WORK TO BE COMPLETED: Lift out each line of the data that holds "between".

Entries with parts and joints
§

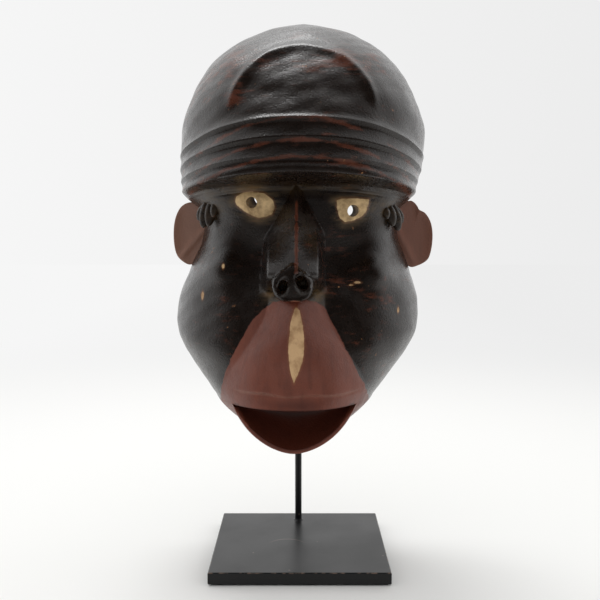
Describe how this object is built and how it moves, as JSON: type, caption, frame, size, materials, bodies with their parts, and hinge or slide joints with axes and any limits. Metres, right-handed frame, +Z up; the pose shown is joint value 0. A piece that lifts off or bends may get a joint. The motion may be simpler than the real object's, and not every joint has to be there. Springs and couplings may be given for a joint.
{
  "type": "carved wooden mask",
  "caption": "Carved and painted wooden face mask, hollow behind, resting by a hidden socket bracket on a steel rod and square base plate.",
  "frame": {"origin": "centre of the base's underside, where its felt meets the surface it stands on", "axes": "+Z up along the rod, +Y to the back, +X to the right of someone who looks at the face, which looks along -Y"},
  "size_m": [0.187, 0.1514, 0.3825],
  "materials": {
    "stand_steel": "satin black paint, chipped at the edges",
    "rod_steel": "satin black paint, rubbed",
    "bracket_steel": "satin black paint",
    "black_vinyl": "soft matt vinyl",
    "black_felt": "pressed felt",
    "zinc_screws": "dull zinc",
    "carved_wood": "dark oiled patina with red-brown and cream pigments"
  },
  "bodies": {
    "stand": {"base_plate": "stand_steel", "base_felt": "black_felt", "upright_rod": "rod_steel", "foot_weld": "stand_steel"},
    "cap": {"rod_cap": "black_vinyl"},
    "mask": {"mask_carving": "carved_wood", "socket_tube": "bracket_steel", "cross_strap": "bracket_steel", "tube_welds": "bracket_steel", "tab_pads": "black_felt", "strap_screws": "zinc_screws"}
  },
  "joints": [
    {"name": "mask_lift", "type": "slide", "parent": "stand", "child": "cap", "axis": [0, 0, 1], "range_m": [0, 0.045]},
    {"name": "mask_turn", "type": "hinge", "parent": "cap", "child": "mask", "pos_m": [-0.001, 0.045, 0.28], "axis": [0, 0, 1], "continuous": true}
  ]
}
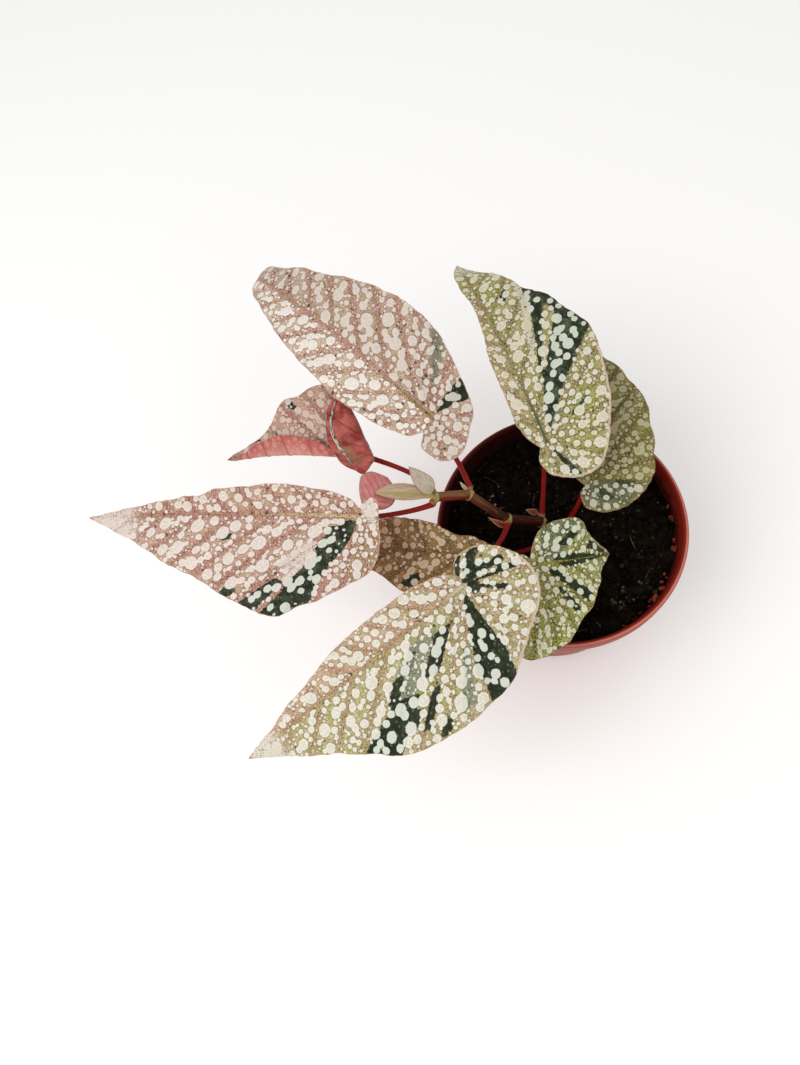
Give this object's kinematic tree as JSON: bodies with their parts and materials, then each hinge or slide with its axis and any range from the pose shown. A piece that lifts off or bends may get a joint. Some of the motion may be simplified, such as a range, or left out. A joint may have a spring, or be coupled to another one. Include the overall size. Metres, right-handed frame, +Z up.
{
  "type": "potted begonia",
  "caption": "Young cane begonia with spotted, oblique leaves on a leaning stem, planted in a round tapered nursery pot of dark soil.",
  "frame": {"origin": "centre of the pot's base, on the surface it stands on", "axes": "+Z up out of the pot; the cane leans and the leaves spread towards -X; +X is the pot's free side"},
  "size_m": [0.2395, 0.2035, 0.1657],
  "materials": {
    "pot": "terracotta-red moulded plastic, satin",
    "soil": "dark peat potting soil, loose and damp",
    "cane": "smooth young stem, brown-red with pale green nodes",
    "petiole": "smooth red stalk, slight gloss",
    "leaf_pink": "pink-brown blade with silver-white spots, satin",
    "leaf_olive": "olive green blade with silver-white spots, satin",
    "lobe": "pink underside with dark red veins",
    "sheath": "pale green, thin and slightly see-through",
    "dry_sheath": "dry papery brown"
  },
  "bodies": {
    "root": {"cane": "cane", "dry_sheath_1": "dry_sheath", "dry_sheath_2": "dry_sheath", "leaf_a": "leaf_pink", "leaf_b": "leaf_pink", "leaf_c": "leaf_pink", "leaf_c_lobe": "lobe", "leaf_d": "leaf_pink", "leaf_e": "leaf_olive", "leaf_f": "leaf_olive", "leaf_g": "leaf_olive", "leaf_h": "leaf_olive", "petiole_a": "petiole", "petiole_b": "petiole", "petiole_c": "petiole", "petiole_d": "petiole", "petiole_e": "petiole", "petiole_f": "petiole", "petiole_g": "petiole", "petiole_h": "petiole", "pot": "pot", "soil": "soil", "terminal_bud": "sheath", "top_sheath": "sheath"}
  },
  "joints": []
}
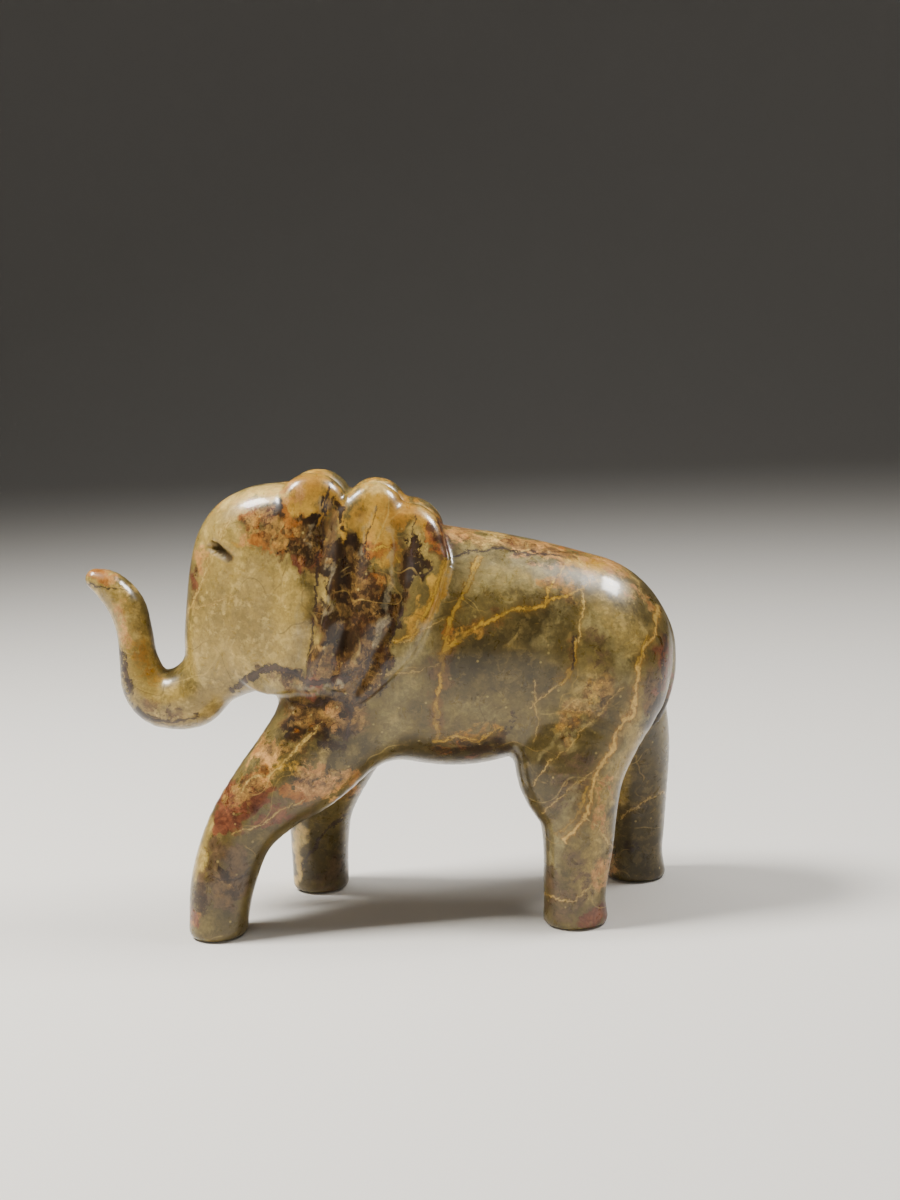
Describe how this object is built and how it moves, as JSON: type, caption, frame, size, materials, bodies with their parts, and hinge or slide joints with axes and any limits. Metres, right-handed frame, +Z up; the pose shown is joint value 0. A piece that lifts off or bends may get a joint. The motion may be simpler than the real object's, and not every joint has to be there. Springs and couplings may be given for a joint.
{
  "type": "onyx elephant sculpture",
  "caption": "Walking elephant with raised trunk and scalloped, fluted ears, carved from one block of polished veined onyx; stands on its feet.",
  "frame": {"origin": "on the floor, under the middle of the length and of the width", "axes": "+Z up, -X the way the head points, -Y the elephant's left side, which the picture shows"},
  "size_m": [0.1643, 0.0576, 0.125],
  "materials": {
    "onyx": "polished, veined"
  },
  "bodies": {
    "root": {"elephant": "onyx"}
  },
  "joints": []
}
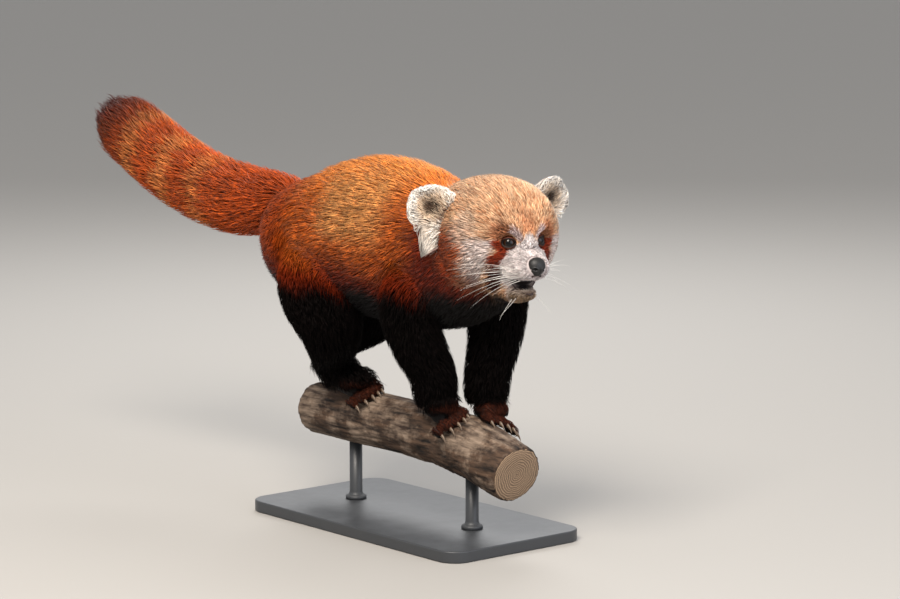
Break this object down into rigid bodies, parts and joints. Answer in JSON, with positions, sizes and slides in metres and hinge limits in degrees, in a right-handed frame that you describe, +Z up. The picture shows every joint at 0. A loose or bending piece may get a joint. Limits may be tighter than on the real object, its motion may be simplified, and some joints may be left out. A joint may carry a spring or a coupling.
{
  "type": "red panda model on a perch",
  "caption": "Still, life-size red panda walking along a cut branch, with a long coat and a bushy tail, on a flat stand with two rods.",
  "frame": {"origin": "middle of the flat underside of the stand's base", "axes": "+X the way the animal walks, +Y its left, +Z up"},
  "size_m": [0.8538, 0.21, 0.4865],
  "materials": {
    "coat_red": "long soft fur, orange red",
    "coat_tail": "long bushy fur, red brown with faint rings",
    "coat_face": "dense buff and white fur",
    "coat_white": "long white fur",
    "coat_black": "dense black-brown fur",
    "eye": "wet, dark brown",
    "nose_skin": "moist black skin",
    "bark": "worn bark",
    "stand": "satin dark grey paint"
  },
  "bodies": {
    "root": {"head": "coat_face", "ear_left": "coat_white", "ear_right": "coat_white", "neck": "coat_red", "torso": "coat_red", "tail_root": "coat_tail", "tail_end": "coat_tail", "foreleg_left": "coat_black", "foreleg_right": "coat_black", "hindleg_left": "coat_black", "hindleg_right": "coat_black", "forepaw_left": "coat_black", "forepaw_right": "coat_black", "hindpaw_left": "coat_black", "hindpaw_right": "coat_black", "eye_left": "eye", "eye_right": "eye", "nose": "nose_skin", "perch": "bark", "stand_base": "stand", "stand_rod_back": "stand", "stand_rod_front": "stand"}
  },
  "joints": []
}
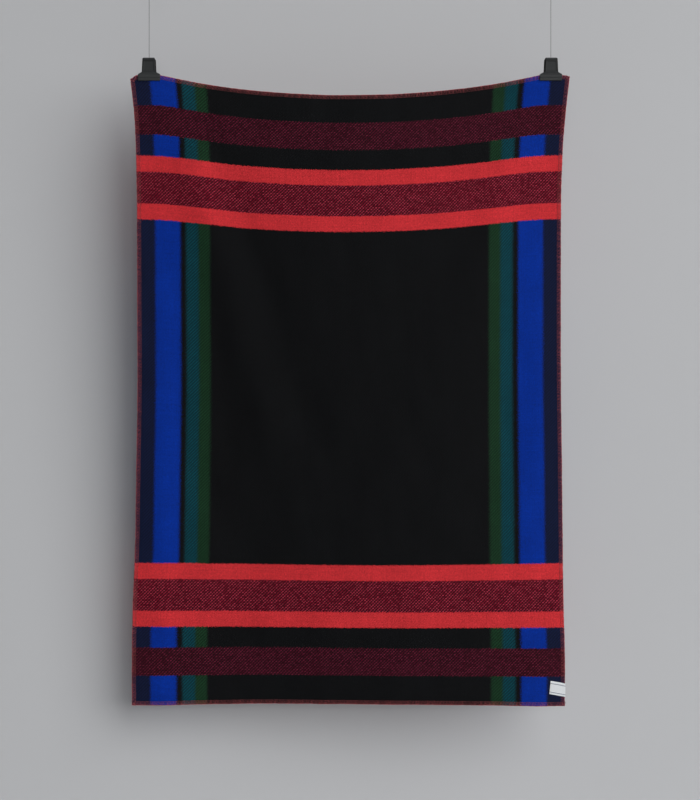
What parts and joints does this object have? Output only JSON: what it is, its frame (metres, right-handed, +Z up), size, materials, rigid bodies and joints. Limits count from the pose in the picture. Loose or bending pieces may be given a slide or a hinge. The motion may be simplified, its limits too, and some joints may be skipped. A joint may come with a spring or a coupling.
{
  "type": "wool blanket hung from clips on wires",
  "caption": "Draped woollen blanket with an overlocked edge, hung face on by its top corners from spring clips on taut wires under small ceiling cups.",
  "frame": {"origin": "midway between the two ceiling cups, on the ceiling plane where their top faces lie", "axes": "+Z up, the blanket's front faces -Y, +X to the right seen from the front"},
  "size_m": [1.3942, 0.0582, 2.282],
  "materials": {
    "wool": "brushed wool twill, mostly black, with coral, burgundy, blue, navy, teal and green stripes and a coral overlocked edge",
    "label": "plain woven off-white strip with two thin grey-blue lines",
    "clip": "satin dark grey",
    "steel": "plain steel",
    "wire": "stranded steel, dull grey",
    "cup": "satin turned metal"
  },
  "bodies": {
    "root": {"blanket": "wool", "label": "label", "left_clip_front": "clip", "left_clip_back": "clip", "left_clip_pin": "steel", "left_clip_spring": "steel", "left_clip_yoke": "steel", "left_ferrule": "steel", "left_wire": "wire", "left_ceiling_cup": "cup", "right_clip_front": "clip", "right_clip_back": "clip", "right_clip_pin": "steel", "right_clip_spring": "steel", "right_clip_yoke": "steel", "right_ferrule": "steel", "right_wire": "wire", "right_ceiling_cup": "cup"}
  },
  "joints": []
}
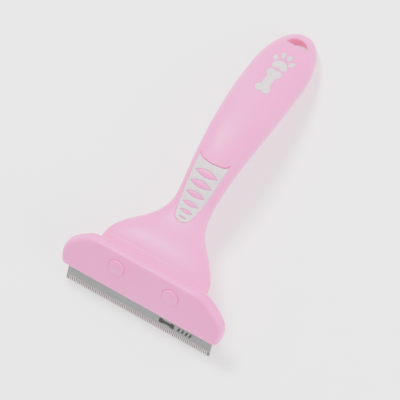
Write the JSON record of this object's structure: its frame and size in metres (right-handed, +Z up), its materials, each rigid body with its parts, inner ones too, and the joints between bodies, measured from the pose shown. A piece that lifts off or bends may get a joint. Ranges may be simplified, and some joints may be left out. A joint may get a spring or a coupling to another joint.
{
  "type": "deshedding comb",
  "caption": "Pet deshedding comb: a wide fine-toothed steel blade clamped in a rounded head on an arched plastic handle with a soft thumb inlay and a hanging slot.",
  "frame": {"origin": "on the supporting surface, under the middle of the whole tool as it lies on its tooth tips and the underside of its handle tip", "axes": "+X along the blade, to the right of the front face with the handle up; +Y from the teeth to the handle tip; +Z up, out of the front of the handle"},
  "size_m": [0.1008, 0.1822, 0.0399],
  "materials": {
    "pink_plastic": "smooth satin moulding",
    "grey_inlay": "soft matt moulding",
    "blade_steel": "brushed, ground at the teeth",
    "screw_steel": "zinc plated"
  },
  "bodies": {
    "root": {"blade": "blade_steel", "head_front_cover": "pink_plastic", "head_rear_cover": "pink_plastic", "blade_screw_left": "screw_steel", "blade_screw_right": "screw_steel", "screw_cap_left": "pink_plastic", "screw_cap_right": "pink_plastic", "handle_front_shell": "pink_plastic", "handle_rear_shell": "pink_plastic", "grip_inlay": "grey_inlay", "bone_inlay": "grey_inlay", "paw_pad_inlay": "grey_inlay", "paw_toe_inlay_1": "grey_inlay", "paw_toe_inlay_2": "grey_inlay", "paw_toe_inlay_3": "grey_inlay", "paw_toe_inlay_4": "grey_inlay", "handle_screw_1": "screw_steel", "handle_screw_2": "screw_steel", "handle_screw_3": "screw_steel"}
  },
  "joints": []
}
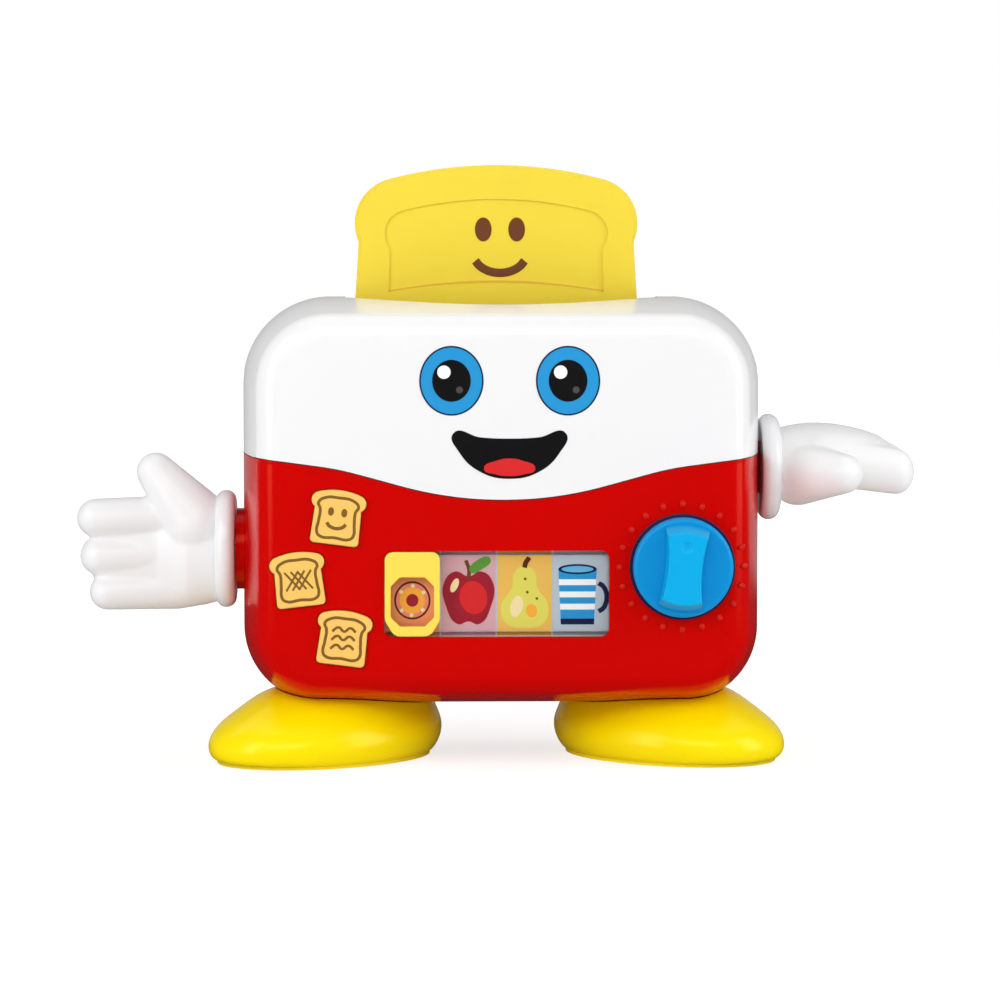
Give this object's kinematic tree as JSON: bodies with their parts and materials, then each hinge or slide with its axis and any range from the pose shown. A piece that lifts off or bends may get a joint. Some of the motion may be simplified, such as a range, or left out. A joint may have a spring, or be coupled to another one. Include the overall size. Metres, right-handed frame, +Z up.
{
  "type": "toy toaster",
  "caption": "Toy toaster on shoe-shaped feet: a slice pops up, one hand is the lever, the other turns, with a timer knob, slice-shaped buttons and a picture selector.",
  "frame": {"origin": "on the floor, under the middle of the whole toy's width and depth", "axes": "+X to the viewer's right along the width, -Y out of the front with the face and the knob, +Z up"},
  "size_m": [0.3241, 0.103, 0.2272],
  "materials": {
    "white_plastic": "smooth gloss",
    "red_plastic": "smooth gloss",
    "foot_yellow": "satin gloss",
    "sole_yellow": "fine texture",
    "toast_yellow": "satin, brown print",
    "knob_blue": "satin gloss",
    "button_yellow": "satin, brown line print",
    "selector_yellow": "smooth gloss",
    "clear_lens": "clear polished plastic",
    "printed_card": "printed in colours",
    "white_insert": "plain",
    "grey_insert": "plain",
    "dark_plastic": "plain",
    "nylon": "plain",
    "rubber_grey": "plain",
    "paper_cone": "treated paper",
    "board_green": "solder mask",
    "steel": "bright",
    "copper_coil": "enamelled wire",
    "cell_wrap": "plain sleeve"
  },
  "bodies": {
    "housing": {"battery_cells": "cell_wrap", "battery_contacts": "steel", "battery_tray": "grey_insert", "board_chips": "dark_plastic", "chassis_plate": "grey_insert", "circuit_board": "board_green", "detent_spring": "steel", "foot_screws": "steel", "front_housing": "red_plastic", "guide_rods": "steel", "housing_screws": "steel", "inner_screws": "steel", "left_foot": "foot_yellow", "left_sole": "sole_yellow", "lift_springs": "steel", "light_box": "white_insert", "magnet_coil": "copper_coil", "magnet_core": "steel", "picture_card": "printed_card", "power_switch": "dark_plastic", "rear_housing": "red_plastic", "right_foot": "foot_yellow", "right_sole": "sole_yellow", "rubber_dome_bottom": "rubber_grey", "rubber_dome_middle": "rubber_grey", "rubber_dome_top": "rubber_grey", "shoulder_collar": "red_plastic", "sole_screws": "steel", "speaker_basket": "dark_plastic", "speaker_cone": "paper_cone", "timer_switch": "dark_plastic", "toast_chute": "grey_insert", "upper_cover": "white_plastic", "window_lamps": "white_insert", "window_lens": "clear_lens"},
    "carriage": {"carriage_beam": "grey_insert", "carriage_bushes": "nylon", "lever_arm": "red_plastic", "lever_screws": "steel", "latch_plate": "steel", "lever_hand": "white_plastic", "lever_cuff": "white_plastic"},
    "toast": {"toast_slice": "toast_yellow"},
    "knob": {"timer_knob": "knob_blue", "knob_shaft": "nylon", "detent_wheel": "nylon"},
    "button_top": {"toast_button_top": "button_yellow"},
    "button_middle": {"toast_button_middle": "button_yellow"},
    "button_bottom": {"toast_button_bottom": "button_yellow"},
    "selector": {"picture_selector": "selector_yellow"},
    "turning_hand": {"left_hand": "white_plastic", "left_cuff": "white_plastic", "left_wrist_washer": "grey_insert", "left_wrist_screw": "steel"},
    "battery_cover": {"battery_door": "red_plastic", "door_screw": "steel"},
    "switch_slider": {"switch_thumb": "dark_plastic"}
  },
  "joints": [
    {"name": "lever_slide", "type": "slide", "parent": "housing", "child": "carriage", "axis": [0, 0, 1], "range_m": [-0.04, 0], "stiffness_N_per_m": 80, "springref_m": 0.03, "deforming": ["lift_springs"]},
    {"name": "toast_lift", "type": "slide", "parent": "carriage", "child": "toast", "axis": [0, 0, 1], "range_m": [0, 0.1]},
    {"name": "knob_turn", "type": "hinge", "parent": "housing", "child": "knob", "pos_m": [0.067, -0.0385, 0.0759], "axis": [0, -1, 0], "continuous": true},
    {"name": "button_top_press", "type": "slide", "parent": "housing", "child": "button_top", "axis": [0, 1, 0], "range_m": [0, 0.0025], "stiffness_N_per_m": 500, "springref_m": -0.001, "deforming": ["rubber_dome_top"]},
    {"name": "button_middle_press", "type": "slide", "parent": "housing", "child": "button_middle", "axis": [0, 1, 0], "range_m": [0, 0.0025], "stiffness_N_per_m": 500, "springref_m": -0.001, "deforming": ["rubber_dome_middle"]},
    {"name": "button_bottom_press", "type": "slide", "parent": "housing", "child": "button_bottom", "axis": [0, 1, 0], "range_m": [0, 0.0025], "stiffness_N_per_m": 500, "springref_m": -0.001, "deforming": ["rubber_dome_bottom"]},
    {"name": "selector_slide", "type": "slide", "parent": "housing", "child": "selector", "axis": [1, 0, 0], "range_m": [0, 0.06315]},
    {"name": "wrist_turn", "type": "hinge", "parent": "housing", "child": "turning_hand", "pos_m": [-0.102, 0.0065, 0.0799], "axis": [1, 0, 0], "range_deg": [-90, 90]},
    {"name": "battery_cover_hinge", "type": "hinge", "parent": "housing", "child": "battery_cover", "pos_m": [0, 0.0515, 0.0395], "axis": [-1, 0, 0], "range_deg": [0, 75]},
    {"name": "power_slide", "type": "slide", "parent": "housing", "child": "switch_slider", "axis": [1, 0, 0], "range_m": [0, 0.005]}
  ]
}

§

FINAL ANSWER:
  "frame": {"origin": "midway between the two ceiling cups, on the ceiling plane where their top faces lie", "axes": "+Z up, the blanket's front faces -Y, +X to the right seen from the front"},
Write the JSON record of this object's structure: its frame and size in metres (right-handed, +Z up), its materials, each rigid body with its parts, inner ones too, and the joints between bodies, measured from the pose shown. A piece that lifts off or bends may get a joint. Ranges may be simplified, and some joints may be left out. A joint may get a spring or a coupling to another joint.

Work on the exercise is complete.